Of course the Government of Sri Lanka which has a fundamentalist view of state sovereignty— disguised as national sovereignty—will probably reject even a Sri Lankan state led, OHCHR supported exercise, but such a resolution will have the positive effect of occupying the moral high ground and opening up the Sri Lankan public space and shifting the social discourse in a positive direction which can feed into the democratic electoral process of the next two years.
On the other hand a resolution which calls for an external inquiry either by the OHCHR or any UN mechanism, will generate a reverse shift in Sri Lanka— not only at the obvious level of the State but also that of society. It will set Sri Lanka on a negative course.
Surely what is important is an unfreezing of the domestic situation and progress on the ground? This can be achieved by smart pressure which doesn’t raise the collective hackles of the overwhelmingly predominant ethnic majority—not just those of the Government or the armed forces.
The TNA leader Mr Sampanthan and Chief Minister Wigneswaran have, with characteristic imprudence, signed a call by Archbishop Desmond Tutu, for a UN Commission of Inquiry.

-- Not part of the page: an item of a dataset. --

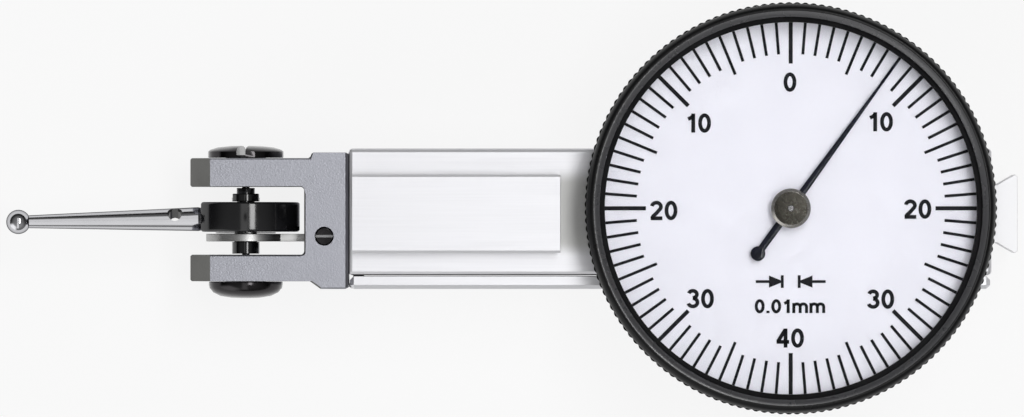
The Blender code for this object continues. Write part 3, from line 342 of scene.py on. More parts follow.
def lines_group():
    """Ground lines: a noise drawn out along one axis of object space, as a wheel or a lathe leaves them."""
    defaults = {"Across": 6000.0, "Along": 120.0, "Depth": 0.1, "Low Roughness": 0.2, "High Roughness": 0.35}
    group, given, out = new_group("ground_lines", defaults, NOISE_OUTPUTS)
    link, new = group.links.new, group.nodes.new
    place, scale = new("ShaderNodeTexCoord"), new("ShaderNodeCombineXYZ")
    stretched, noise = new("ShaderNodeVectorMath"), new("ShaderNodeTexNoise")
    stretched.operation = "MULTIPLY"
    noise.inputs["Scale"].default_value = 1.0
    noise.inputs["Detail"].default_value = 4.0
    for axis, label in (("X", "Along"), ("Y", "Across"), ("Z", "Across")):
        link(given.outputs[label], scale.inputs[axis])
    link(place.outputs["Object"], stretched.inputs[0])
    link(scale.outputs["Vector"], stretched.inputs[1])
    link(stretched.outputs["Vector"], noise.inputs["Vector"])
    put_out_noise(group, given, out, noise, noise, 0.03 * mm, 0.3, 0.7)
    return group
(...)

In the mind of Sri Lanka’s large and popular military, this would seem on a continuum with the call by Bishop Rayappu Joseph and the 205 Christian priests for an international investigation which identifies specific units and officers of the armed forces. In turn this would segue into the CPA led call for an international inquiry mechanism.
The GoSL speech as read out by Prof GL Pieris in Geneva may well provoke the West into escalation and a call for an international/OHCHR inquiry. But what would be its results? It is almost certain that there would be no political dialogue with the TNA. Instead there would be a freeze; a hardening of attitude and behaviour. It cannot be ruled out that Sri Lanka would exit from the UN HRC and adopt a policy of de-linking from the international system or zones of it. As a response to an overbearing and biased stance on the part of the West and attendant triumphalism on the part of Tamil nationalism, such a shut down, however unsustainable over the longer term, will reflect the popular mood and its darkening.
Sri Lanka needs to rejoin the global mainstream, starting with the Asian one. The country will eventually emerge from the tunnel into the light. But if the West and the Tamil nationalists overshoot the mark in Geneva, the interregnum, however short, is bound to be nasty and brutish. Is that really what any of us, apart from the isolationists want?